Transcribe only part of the material below: the lines from the one containing "What three.js and" through the one containing "from the wall.", inclusive, exactly as written.

Data records
»»

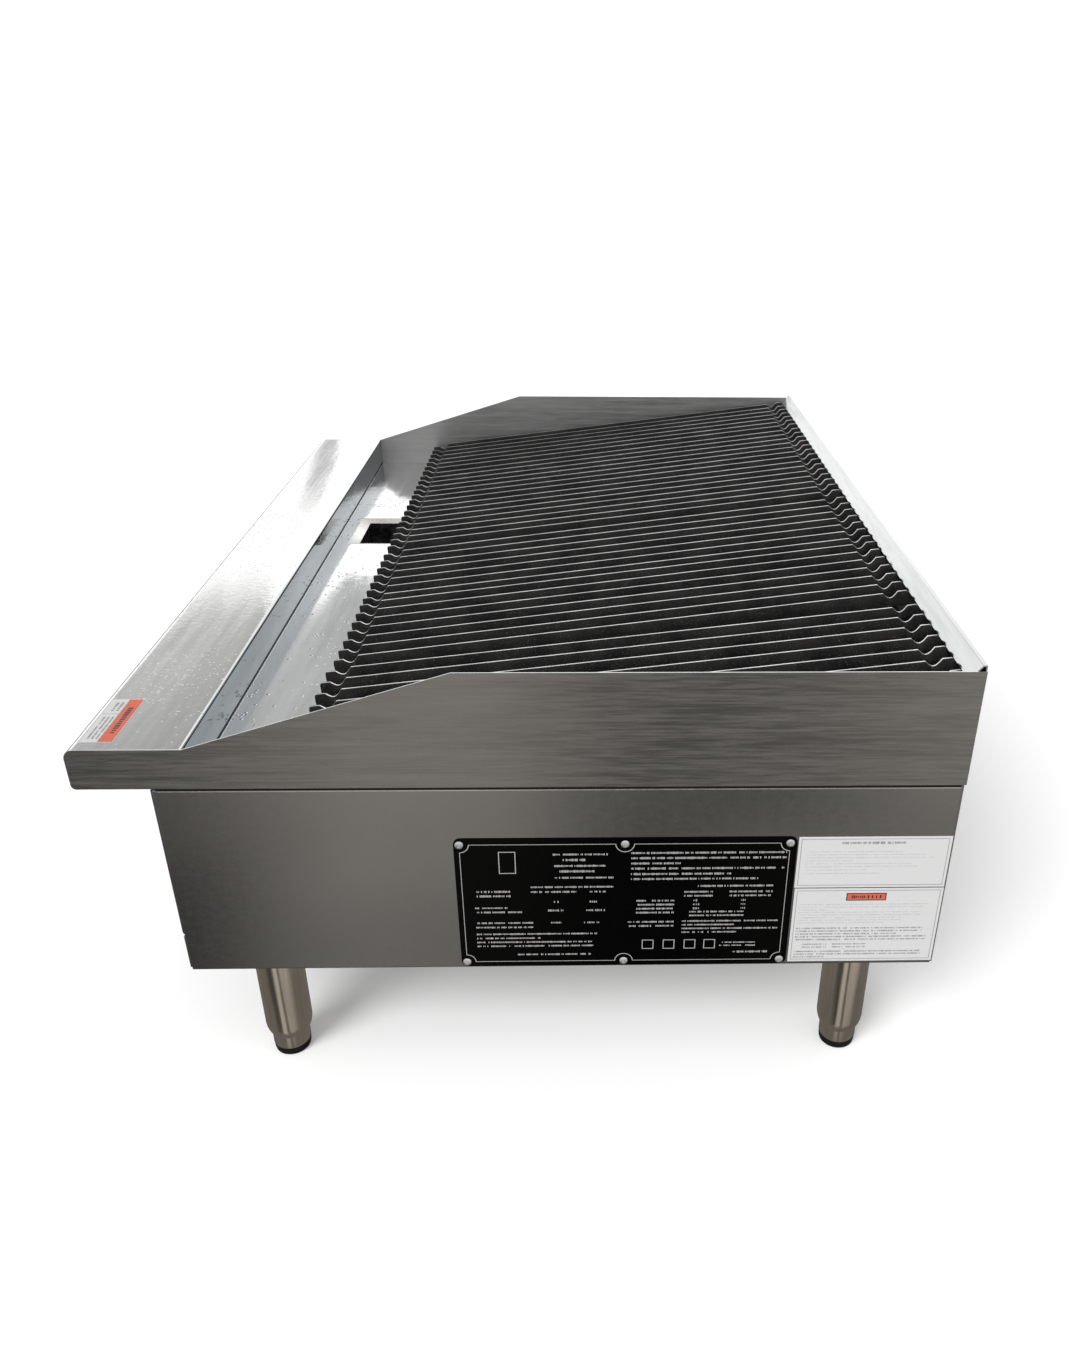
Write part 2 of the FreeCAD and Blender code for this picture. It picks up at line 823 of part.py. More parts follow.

««
»»

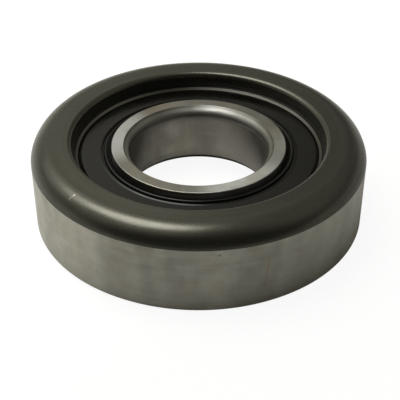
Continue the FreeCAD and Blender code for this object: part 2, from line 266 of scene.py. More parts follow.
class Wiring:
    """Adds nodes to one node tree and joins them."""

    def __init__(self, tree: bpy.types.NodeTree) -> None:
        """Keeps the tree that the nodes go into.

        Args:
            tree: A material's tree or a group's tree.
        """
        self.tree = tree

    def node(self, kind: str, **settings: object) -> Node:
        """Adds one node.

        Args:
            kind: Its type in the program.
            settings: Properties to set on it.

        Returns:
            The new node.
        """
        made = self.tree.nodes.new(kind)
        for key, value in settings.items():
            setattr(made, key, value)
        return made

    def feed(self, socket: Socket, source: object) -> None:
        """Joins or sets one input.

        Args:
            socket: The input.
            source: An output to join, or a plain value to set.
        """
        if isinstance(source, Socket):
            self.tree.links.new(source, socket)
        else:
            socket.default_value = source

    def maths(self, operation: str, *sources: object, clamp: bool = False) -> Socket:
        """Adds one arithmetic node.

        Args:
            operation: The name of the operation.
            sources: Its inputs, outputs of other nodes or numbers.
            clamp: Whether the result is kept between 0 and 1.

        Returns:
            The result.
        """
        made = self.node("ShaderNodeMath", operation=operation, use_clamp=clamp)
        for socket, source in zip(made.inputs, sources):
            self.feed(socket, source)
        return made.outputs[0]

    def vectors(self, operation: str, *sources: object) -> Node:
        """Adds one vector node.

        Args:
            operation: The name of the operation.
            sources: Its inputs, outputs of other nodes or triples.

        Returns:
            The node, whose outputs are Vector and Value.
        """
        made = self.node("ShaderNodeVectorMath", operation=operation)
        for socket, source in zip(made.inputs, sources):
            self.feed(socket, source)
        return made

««
»»

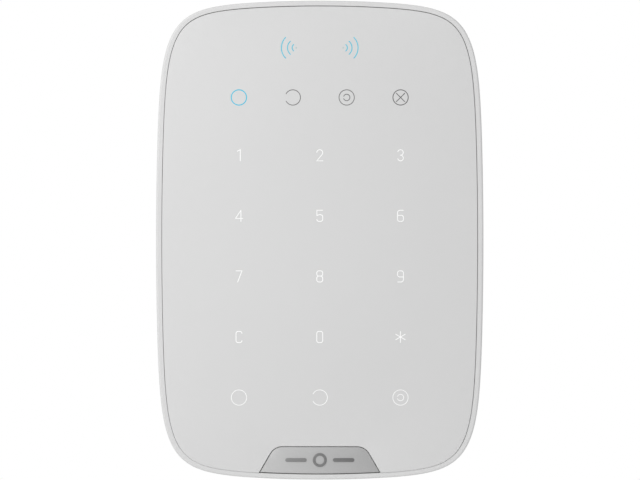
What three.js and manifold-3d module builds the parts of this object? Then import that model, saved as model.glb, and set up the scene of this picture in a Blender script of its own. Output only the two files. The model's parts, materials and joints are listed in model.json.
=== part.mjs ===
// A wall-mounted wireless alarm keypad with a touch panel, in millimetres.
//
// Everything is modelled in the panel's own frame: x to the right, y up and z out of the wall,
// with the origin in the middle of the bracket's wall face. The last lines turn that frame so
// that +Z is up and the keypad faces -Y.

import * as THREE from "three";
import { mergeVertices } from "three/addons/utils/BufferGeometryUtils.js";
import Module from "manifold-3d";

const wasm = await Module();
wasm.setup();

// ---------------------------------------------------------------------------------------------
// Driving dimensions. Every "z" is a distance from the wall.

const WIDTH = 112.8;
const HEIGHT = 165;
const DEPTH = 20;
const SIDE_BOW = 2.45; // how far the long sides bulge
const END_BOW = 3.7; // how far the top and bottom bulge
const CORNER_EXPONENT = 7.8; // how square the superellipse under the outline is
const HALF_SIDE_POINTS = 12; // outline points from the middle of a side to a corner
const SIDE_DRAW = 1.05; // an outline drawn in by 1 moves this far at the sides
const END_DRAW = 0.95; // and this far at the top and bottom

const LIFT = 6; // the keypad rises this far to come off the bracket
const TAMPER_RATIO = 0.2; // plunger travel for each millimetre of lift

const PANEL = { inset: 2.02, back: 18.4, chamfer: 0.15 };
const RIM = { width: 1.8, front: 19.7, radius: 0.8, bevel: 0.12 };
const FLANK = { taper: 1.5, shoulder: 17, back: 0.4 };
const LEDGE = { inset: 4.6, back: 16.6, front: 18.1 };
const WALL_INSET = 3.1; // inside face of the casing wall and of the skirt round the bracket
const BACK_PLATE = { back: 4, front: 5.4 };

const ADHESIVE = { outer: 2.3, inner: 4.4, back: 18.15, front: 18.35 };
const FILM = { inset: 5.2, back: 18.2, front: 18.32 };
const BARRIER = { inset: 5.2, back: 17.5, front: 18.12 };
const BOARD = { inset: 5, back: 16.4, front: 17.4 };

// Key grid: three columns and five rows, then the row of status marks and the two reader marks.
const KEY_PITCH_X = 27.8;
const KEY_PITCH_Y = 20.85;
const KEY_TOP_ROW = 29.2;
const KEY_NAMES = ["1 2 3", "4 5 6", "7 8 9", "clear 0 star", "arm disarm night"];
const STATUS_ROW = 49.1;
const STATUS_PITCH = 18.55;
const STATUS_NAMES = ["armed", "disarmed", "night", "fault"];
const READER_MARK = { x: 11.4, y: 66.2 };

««

Task solution
What three.js and manifold-3d module builds the parts of this object? Then import that model, saved as model.glb, and set up the scene of this picture in a Blender script of its own. Output only the two files. The model's parts, materials and joints are listed in model.json.
=== part.mjs ===
// A wall-mounted wireless alarm keypad with a touch panel, in millimetres.
//
// Everything is modelled in the panel's own frame: x to the right, y up and z out of the wall,
// with the origin in the middle of the bracket's wall face. The last lines turn that frame so
// that +Z is up and the keypad faces -Y.

import * as THREE from "three";
import { mergeVertices } from "three/addons/utils/BufferGeometryUtils.js";
import Module from "manifold-3d";

const wasm = await Module();
wasm.setup();

// ---------------------------------------------------------------------------------------------
// Driving dimensions. Every "z" is a distance from the wall.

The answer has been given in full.